### Written request
Output every line of the data exactly as it appears.

### Data segment
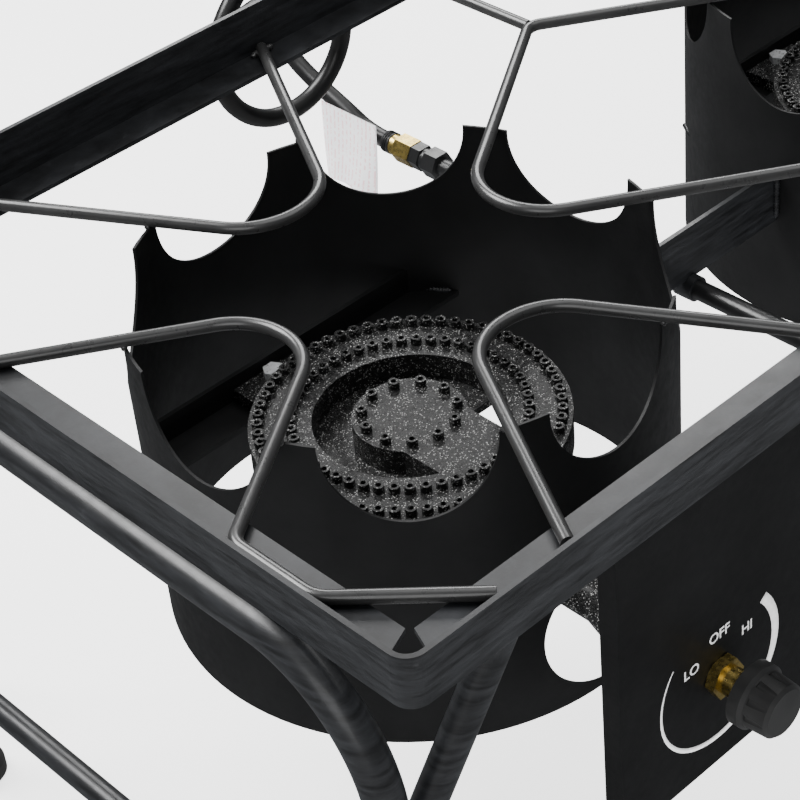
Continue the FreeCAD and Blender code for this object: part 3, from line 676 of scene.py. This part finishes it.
def lamp(name, place, target, size, watts):
    light = bpy.data.lights.new(name, "AREA")
    light.shape = "RECTANGLE"
    light.size, light.size_y = size
    light.energy = watts
    thing = bpy.data.objects.new(name, light)
    thing.location = place
    thing.rotation_euler = (Vector(target) - Vector(place)).to_track_quat("-Z", "Y").to_euler()
    bpy.context.scene.collection.objects.link(thing)


def lights():
    world = bpy.data.worlds.new("studio")
    world.use_nodes = True
    background = world.node_tree.nodes["Background"]
    background.inputs["Color"].default_value = (0.95, 0.97, 1.0, 1.0)
    background.inputs["Strength"].default_value = 0.20
    bpy.context.scene.world = world
    lamp("key", (-0.9, 1.6, 2.4), (0.0, 0.0, 0.35), (1.8, 1.2), 120.0)
    lamp("fill", (-2.2, -1.2, 1.5), (-0.2, 0.0, 0.3), (1.6, 1.6), 20.0)
    lamp("top", (0.6, -0.4, 2.6), (0.0, 0.0, 0.3), (2.2, 2.2), 30.0)
    lamp("back", (1.7, 2.0, 2.1), (-0.2, -0.1, 0.38), (1.5, 1.1), 48.0)


CAMERA_FROM_AXIS = (-664.5, -779.6, 700.8)     # millimetres
CAMERA_HEADING = math.radians(50.017)          # from +X towards +Y
CAMERA_DIP = math.radians(37.656)
CAMERA_ROLL = math.radians(-6.042)


def camera():
    data = bpy.data.cameras.new("camera")
    data.lens = 101.8
    data.sensor_width = 36.0
    data.shift_x = 0.008
    data.shift_y = -0.005
    data.clip_start = 0.05
    ahead = math.cos(CAMERA_DIP)
    look = Vector((math.cos(CAMERA_HEADING) * ahead, math.sin(CAMERA_HEADING) * ahead, -math.sin(CAMERA_DIP)))
    level = Vector((math.sin(CAMERA_HEADING), -math.cos(CAMERA_HEADING), 0))
    raised = level.cross(look)
    right = math.cos(CAMERA_ROLL) * level + math.sin(CAMERA_ROLL) * raised
    up = -math.sin(CAMERA_ROLL) * level + math.cos(CAMERA_ROLL) * raised
    turn = Matrix((right, up, -look)).transposed().to_4x4()
    thing = bpy.data.objects.new("camera", data)
    thing.matrix_world = Matrix.Translation(at(*CAMERA_FROM_AXIS)) @ turn
    bpy.context.scene.collection.objects.link(thing)
    bpy.context.scene.camera = thing


dress_cad_nodes()
weld_rods()
weld_frame()
weld_guards()
dials()
HOSE = hose()
hose_end()
TRIM = regulator_trim()
paper_tag()
stage()
lights()
camera()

### The solution
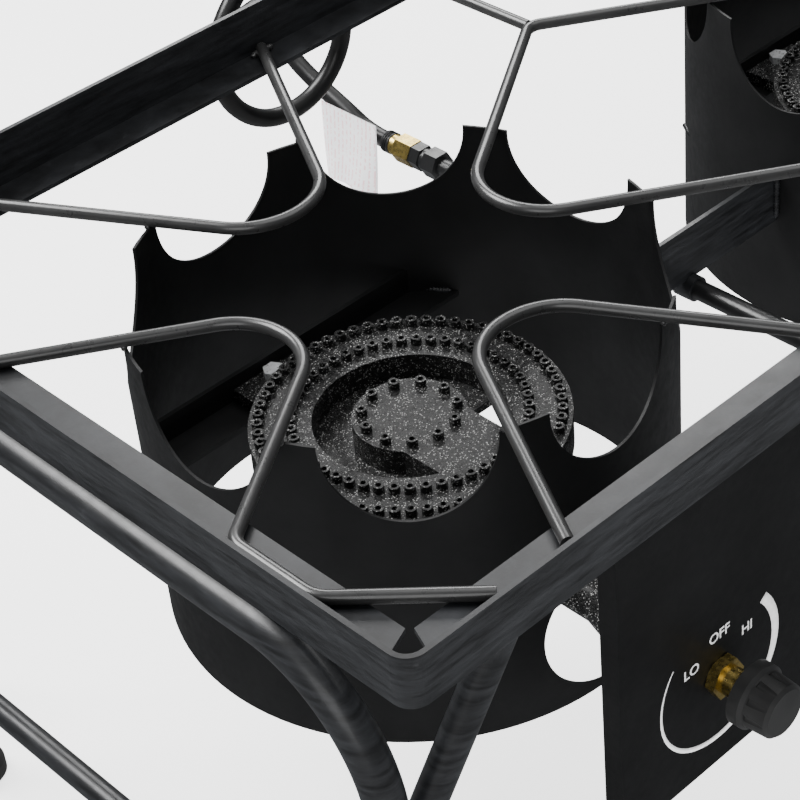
Continue the FreeCAD and Blender code for this object: part 3, from line 676 of scene.py. This part finishes it.
def lamp(name, place, target, size, watts):
    light = bpy.data.lights.new(name, "AREA")
    light.shape = "RECTANGLE"
    light.size, light.size_y = size
    light.energy = watts
    thing = bpy.data.objects.new(name, light)
    thing.location = place
    thing.rotation_euler = (Vector(target) - Vector(place)).to_track_quat("-Z", "Y").to_euler()
    bpy.context.scene.collection.objects.link(thing)


def lights():
    world = bpy.data.worlds.new("studio")
    world.use_nodes = True
    background = world.node_tree.nodes["Background"]
    background.inputs["Color"].default_value = (0.95, 0.97, 1.0, 1.0)
    background.inputs["Strength"].default_value = 0.20
    bpy.context.scene.world = world
    lamp("key", (-0.9, 1.6, 2.4), (0.0, 0.0, 0.35), (1.8, 1.2), 120.0)
    lamp("fill", (-2.2, -1.2, 1.5), (-0.2, 0.0, 0.3), (1.6, 1.6), 20.0)
    lamp("top", (0.6, -0.4, 2.6), (0.0, 0.0, 0.3), (2.2, 2.2), 30.0)
    lamp("back", (1.7, 2.0, 2.1), (-0.2, -0.1, 0.38), (1.5, 1.1), 48.0)


CAMERA_FROM_AXIS = (-664.5, -779.6, 700.8)     # millimetres
CAMERA_HEADING = math.radians(50.017)          # from +X towards +Y
CAMERA_DIP = math.radians(37.656)
CAMERA_ROLL = math.radians(-6.042)


def camera():
    data = bpy.data.cameras.new("camera")
    data.lens = 101.8
    data.sensor_width = 36.0
    data.shift_x = 0.008
    data.shift_y = -0.005
    data.clip_start = 0.05
    ahead = math.cos(CAMERA_DIP)
    look = Vector((math.cos(CAMERA_HEADING) * ahead, math.sin(CAMERA_HEADING) * ahead, -math.sin(CAMERA_DIP)))
    level = Vector((math.sin(CAMERA_HEADING), -math.cos(CAMERA_HEADING), 0))
    raised = level.cross(look)
    right = math.cos(CAMERA_ROLL) * level + math.sin(CAMERA_ROLL) * raised
    up = -math.sin(CAMERA_ROLL) * level + math.cos(CAMERA_ROLL) * raised
    turn = Matrix((right, up, -look)).transposed().to_4x4()
    thing = bpy.data.objects.new("camera", data)
    thing.matrix_world = Matrix.Translation(at(*CAMERA_FROM_AXIS)) @ turn
    bpy.context.scene.collection.objects.link(thing)
    bpy.context.scene.camera = thing


dress_cad_nodes()
weld_rods()
weld_frame()
weld_guards()
dials()
HOSE = hose()
hose_end()
TRIM = regulator_trim()
paper_tag()
stage()
lights()
camera()